Panelists at CD Howe Long-Term Care event

L-R: Dr. Samir Sinha, Director of Geriatrics, Sinai Health System & Director of Health Policy Research, National Institute on Ageing; Dr. Bonnie-Jeanne MacDonald, Director of Financial Security Research, National Institute on Ageing; The Honourable Dr. Merrilee Fullerton, Minister of Long-Term Care, Government of Ontario; William Robson, President & Chief Executive Officer, C.D. Howe Institute; and Guy Legault, President, Conference for Advanced Life Underwriting (CALU).

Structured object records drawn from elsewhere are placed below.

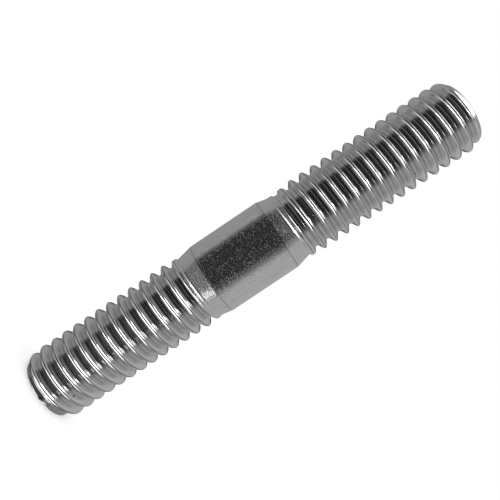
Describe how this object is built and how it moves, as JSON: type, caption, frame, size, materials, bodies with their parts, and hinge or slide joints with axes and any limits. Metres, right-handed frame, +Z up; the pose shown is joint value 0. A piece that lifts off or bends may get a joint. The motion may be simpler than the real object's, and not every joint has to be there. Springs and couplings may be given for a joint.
{
  "type": "double ended stud",
  "caption": "Short steel stud with a right-hand rolled thread on each end, a plain shank between them and chamfered ends.",
  "frame": {"origin": "centre of the lower end face, the end with the shorter thread", "axes": "+Z up the stud's axis from the shorter thread to the longer one; +X and +Y across it"},
  "size_m": [0.0058, 0.0058, 0.0378],
  "materials": {
    "zinc_steel": "bright zinc plating on rolled steel"
  },
  "bodies": {
    "root": {"stud": "zinc_steel"}
  },
  "joints": []
}
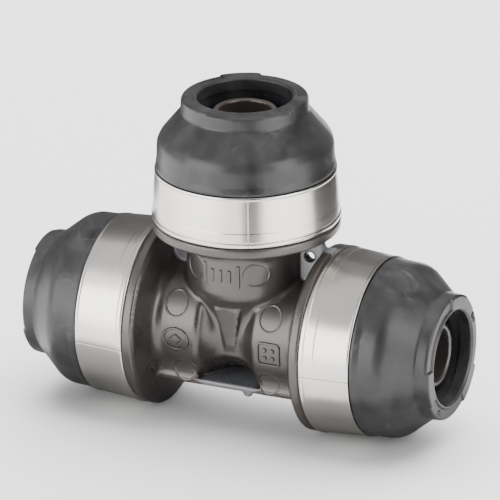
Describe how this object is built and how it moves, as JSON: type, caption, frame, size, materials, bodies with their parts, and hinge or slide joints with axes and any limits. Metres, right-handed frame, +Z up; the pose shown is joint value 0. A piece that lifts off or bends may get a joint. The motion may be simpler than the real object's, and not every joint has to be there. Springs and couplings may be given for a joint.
{
  "type": "push-fit pipe tee",
  "caption": "Push-fit plumbing tee: smoke-grey plastic body with a socket, O-rings, lock ring and steel-banded cap at each port.",
  "frame": {"origin": "on the surface under the run's centre, level with the lowest point of the run ports' bands; the run's axis is 17.5 mm up", "axes": "+X along the run to the right port, +Z up along the branch, +Y across the tee"},
  "size_m": [0.083, 0.035, 0.063],
  "materials": {
    "body_resin": "glossy, smoke grey, slightly see-through",
    "cap_resin": "satin dark grey with faint flow marks",
    "band_steel": "bright drawn stainless steel",
    "seal_rubber": "smooth black EPDM",
    "ring_resin": "natural acetal",
    "grip_steel": "stamped spring steel",
    "spreader_resin": "moulded blue resin"
  },
  "bodies": {
    "fitting": {"tee_body": "body_resin", "right_cap": "cap_resin", "left_cap": "cap_resin", "branch_cap": "cap_resin", "right_band": "band_steel", "left_band": "band_steel", "branch_band": "band_steel", "right_inner_o_ring": "seal_rubber", "left_inner_o_ring": "seal_rubber", "branch_inner_o_ring": "seal_rubber", "right_outer_o_ring": "seal_rubber", "left_outer_o_ring": "seal_rubber", "branch_outer_o_ring": "seal_rubber", "right_backing_ring": "ring_resin", "left_backing_ring": "ring_resin", "branch_backing_ring": "ring_resin"},
    "right_lock": {"right_lock_ring": "ring_resin", "right_grip_ring": "grip_steel"},
    "right_release": {"right_spreader": "spreader_resin"},
    "left_lock": {"left_lock_ring": "ring_resin", "left_grip_ring": "grip_steel"},
    "left_release": {"left_spreader": "spreader_resin"},
    "branch_lock": {"branch_lock_ring": "ring_resin", "branch_grip_ring": "grip_steel"},
    "branch_release": {"branch_spreader": "spreader_resin"}
  },
  "joints": [
    {"name": "right_lock_float", "type": "slide", "parent": "fitting", "child": "right_lock", "axis": [1, 0, 0], "range_m": [0, 0.001]},
    {"name": "right_spreader_push", "type": "slide", "parent": "fitting", "child": "right_release", "axis": [-1, 0, 0], "range_m": [0, 0.0204]},
    {"name": "left_lock_float", "type": "slide", "parent": "fitting", "child": "left_lock", "axis": [-1, 0, 0], "range_m": [0, 0.001]},
    {"name": "left_spreader_push", "type": "slide", "parent": "fitting", "child": "left_release", "axis": [1, 0, 0], "range_m": [0, 0.0204]},
    {"name": "branch_lock_float", "type": "slide", "parent": "fitting", "child": "branch_lock", "axis": [0, 0, 1], "range_m": [0, 0.001]},
    {"name": "branch_spreader_push", "type": "slide", "parent": "fitting", "child": "branch_release", "axis": [0, 0, -1], "range_m": [0, 0.0204]}
  ]
}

As Sinai Health’s Director of Geriatrics, Dr. Samir Sinha is familiar with the frustrations many patients and their caregivers feel in accessing appropriate long-term care, whether in the form of nursing home care or home and community care. Earlier this week, Dr. Sinha, who also serves as Director of Health Policy Research at Ryerson University’s National Institute on Ageing, put these frustrations into wider context at a C.D. Howe Institute-organized event: Aging, Long-Term Care and Income Security. Alongside fellow panelists Dr. Bonnie-Jeanne MacDonald, Director of Financial Security Research at the National Institute on Ageing, and Hon. Dr. Merrilee Fullerton, Ontario Minister of Long-Term Care, Dr. Sinha discussed the state of long-term care in Canada today, and what it may look like in the coming decades as Canada’s population rapidly ages. The event also highlighted Dr. MacDonald’s recently published report, The Future Co$t of Long-Term Care in Canada. In his remarks, Dr. Sinha highlighted that 1 in 5 older Canadians are prematurely admitted to a nursing home, despite available home and community care that could have supported them at home. And yet, there is more that could be done to better support older Canadians at home. Only 13% of Canada’s long-term care budget is spent on home and community care, whereas other countries, such as Denmark, spend two-thirds of their long-term care dollars on continuing care, rather than nursing home care. These challenges were discussed at length in Dr. Sinha’s own report, Enabling the Future Provision of Long-Term Care in Canada. In a forthcoming third report, Dr. Sinha will highlight how the long-term care needs of Canadians can be met in the decades to come with the goal of helping Ontario’s and other Ministers responsible for Health and Long-Term care make the right policy decisions to enable the best long-term care solutions to meet the needs of an ageing population.